# PROBLEM DESCRIPTION
Using the data below, repeat all of it precisely.

BEGIN DATA RECORDS

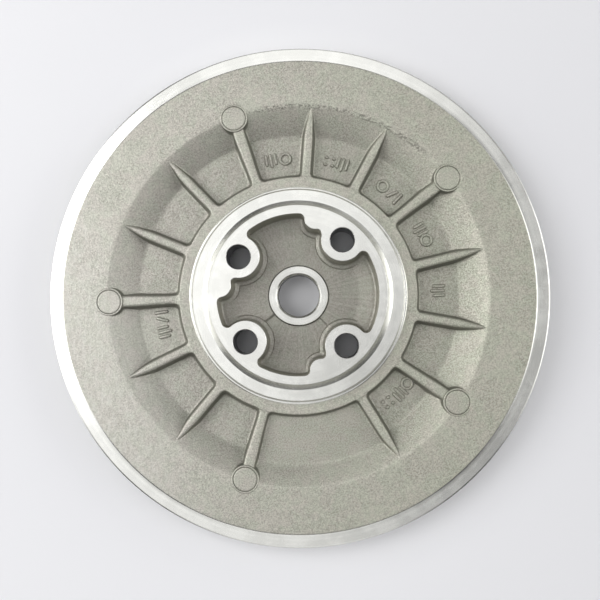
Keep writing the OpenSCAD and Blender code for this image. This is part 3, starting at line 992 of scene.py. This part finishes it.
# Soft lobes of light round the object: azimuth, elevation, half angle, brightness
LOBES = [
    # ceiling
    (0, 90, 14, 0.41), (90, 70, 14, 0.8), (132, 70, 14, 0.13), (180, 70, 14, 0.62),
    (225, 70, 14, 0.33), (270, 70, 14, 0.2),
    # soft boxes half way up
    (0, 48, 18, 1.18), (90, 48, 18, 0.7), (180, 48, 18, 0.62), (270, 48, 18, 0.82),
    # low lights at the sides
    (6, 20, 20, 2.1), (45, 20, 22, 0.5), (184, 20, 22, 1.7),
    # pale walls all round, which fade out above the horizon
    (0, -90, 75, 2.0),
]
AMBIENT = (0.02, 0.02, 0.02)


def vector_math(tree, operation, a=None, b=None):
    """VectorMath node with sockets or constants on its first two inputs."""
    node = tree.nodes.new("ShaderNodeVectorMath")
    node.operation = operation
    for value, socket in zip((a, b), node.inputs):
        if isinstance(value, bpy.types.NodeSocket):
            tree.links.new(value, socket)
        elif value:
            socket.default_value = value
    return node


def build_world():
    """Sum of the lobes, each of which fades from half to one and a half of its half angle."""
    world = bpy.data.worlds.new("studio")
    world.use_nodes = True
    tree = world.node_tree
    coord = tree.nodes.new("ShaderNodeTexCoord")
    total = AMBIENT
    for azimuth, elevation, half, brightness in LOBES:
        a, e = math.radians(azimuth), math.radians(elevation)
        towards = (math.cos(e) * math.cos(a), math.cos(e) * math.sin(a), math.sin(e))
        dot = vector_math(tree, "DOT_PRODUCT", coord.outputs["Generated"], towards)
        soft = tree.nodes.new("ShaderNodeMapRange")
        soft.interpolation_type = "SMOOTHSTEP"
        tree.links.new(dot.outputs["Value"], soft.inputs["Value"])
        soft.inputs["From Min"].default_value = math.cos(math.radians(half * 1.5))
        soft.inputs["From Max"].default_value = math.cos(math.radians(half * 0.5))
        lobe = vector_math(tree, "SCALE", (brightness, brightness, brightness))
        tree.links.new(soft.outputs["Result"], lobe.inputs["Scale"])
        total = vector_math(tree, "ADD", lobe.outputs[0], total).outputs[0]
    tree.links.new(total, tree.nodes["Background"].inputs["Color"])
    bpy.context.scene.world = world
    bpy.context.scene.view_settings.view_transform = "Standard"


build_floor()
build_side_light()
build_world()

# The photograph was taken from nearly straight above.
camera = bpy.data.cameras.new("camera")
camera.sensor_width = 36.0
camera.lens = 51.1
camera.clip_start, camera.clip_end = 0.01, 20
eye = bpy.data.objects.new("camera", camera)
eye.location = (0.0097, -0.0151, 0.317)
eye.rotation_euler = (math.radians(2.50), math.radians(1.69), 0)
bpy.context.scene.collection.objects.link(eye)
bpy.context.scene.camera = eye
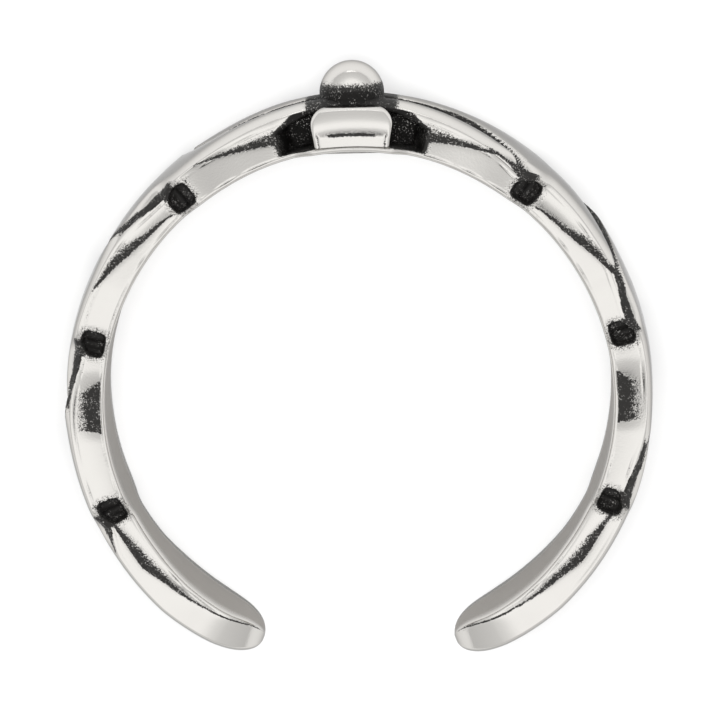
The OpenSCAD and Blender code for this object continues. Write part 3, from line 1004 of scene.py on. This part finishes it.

END DATA RECORDS

# THE RESULT
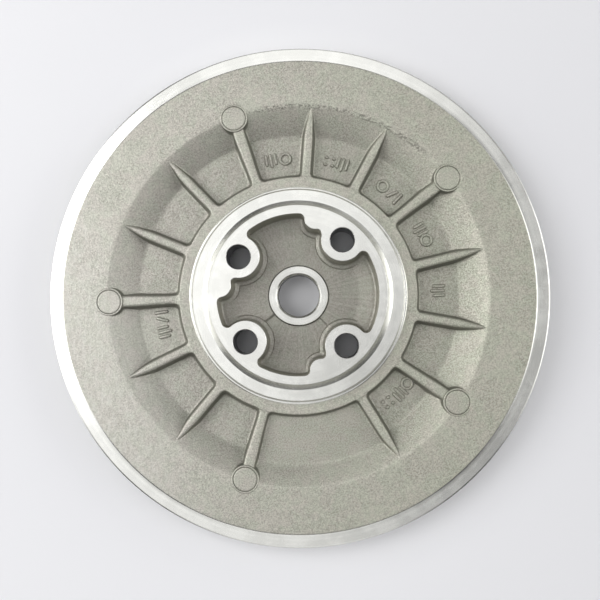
Keep writing the OpenSCAD and Blender code for this image. This is part 3, starting at line 992 of scene.py. This part finishes it.
# Soft lobes of light round the object: azimuth, elevation, half angle, brightness
LOBES = [
    # ceiling
    (0, 90, 14, 0.41), (90, 70, 14, 0.8), (132, 70, 14, 0.13), (180, 70, 14, 0.62),
    (225, 70, 14, 0.33), (270, 70, 14, 0.2),
    # soft boxes half way up
    (0, 48, 18, 1.18), (90, 48, 18, 0.7), (180, 48, 18, 0.62), (270, 48, 18, 0.82),
    # low lights at the sides
    (6, 20, 20, 2.1), (45, 20, 22, 0.5), (184, 20, 22, 1.7),
    # pale walls all round, which fade out above the horizon
    (0, -90, 75, 2.0),
]
AMBIENT = (0.02, 0.02, 0.02)


def vector_math(tree, operation, a=None, b=None):
    """VectorMath node with sockets or constants on its first two inputs."""
    node = tree.nodes.new("ShaderNodeVectorMath")
    node.operation = operation
    for value, socket in zip((a, b), node.inputs):
        if isinstance(value, bpy.types.NodeSocket):
            tree.links.new(value, socket)
        elif value:
            socket.default_value = value
    return node


def build_world():
    """Sum of the lobes, each of which fades from half to one and a half of its half angle."""
    world = bpy.data.worlds.new("studio")
    world.use_nodes = True
    tree = world.node_tree
    coord = tree.nodes.new("ShaderNodeTexCoord")
    total = AMBIENT
    for azimuth, elevation, half, brightness in LOBES:
        a, e = math.radians(azimuth), math.radians(elevation)
        towards = (math.cos(e) * math.cos(a), math.cos(e) * math.sin(a), math.sin(e))
        dot = vector_math(tree, "DOT_PRODUCT", coord.outputs["Generated"], towards)
        soft = tree.nodes.new("ShaderNodeMapRange")
        soft.interpolation_type = "SMOOTHSTEP"
        tree.links.new(dot.outputs["Value"], soft.inputs["Value"])
        soft.inputs["From Min"].default_value = math.cos(math.radians(half * 1.5))
        soft.inputs["From Max"].default_value = math.cos(math.radians(half * 0.5))
        lobe = vector_math(tree, "SCALE", (brightness, brightness, brightness))
        tree.links.new(soft.outputs["Result"], lobe.inputs["Scale"])
        total = vector_math(tree, "ADD", lobe.outputs[0], total).outputs[0]
    tree.links.new(total, tree.nodes["Background"].inputs["Color"])
    bpy.context.scene.world = world
    bpy.context.scene.view_settings.view_transform = "Standard"


build_floor()
build_side_light()
build_world()

# The photograph was taken from nearly straight above.
camera = bpy.data.cameras.new("camera")
camera.sensor_width = 36.0
camera.lens = 51.1
camera.clip_start, camera.clip_end = 0.01, 20
eye = bpy.data.objects.new("camera", camera)
eye.location = (0.0097, -0.0151, 0.317)
eye.rotation_euler = (math.radians(2.50), math.radians(1.69), 0)
bpy.context.scene.collection.objects.link(eye)
bpy.context.scene.camera = eye
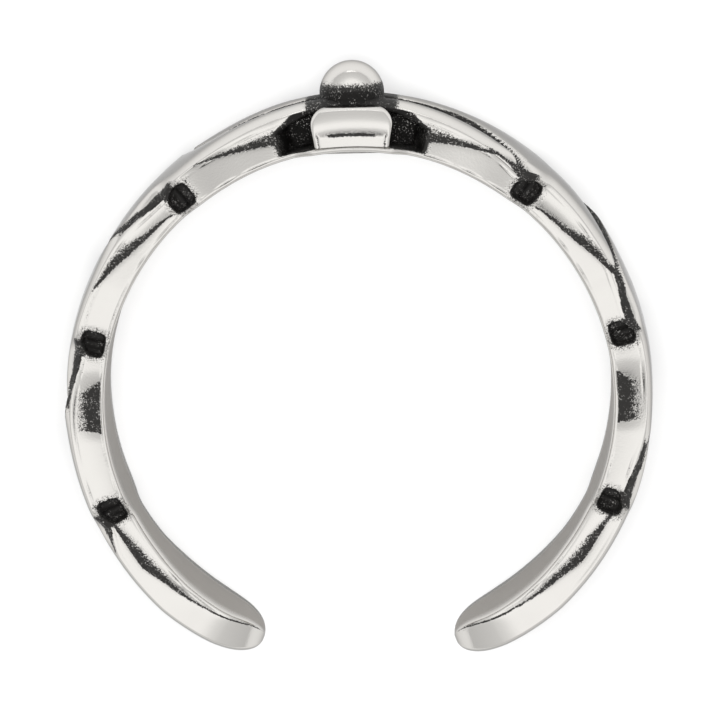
The OpenSCAD and Blender code for this object continues. Write part 3, from line 1004 of scene.py on. This part finishes it.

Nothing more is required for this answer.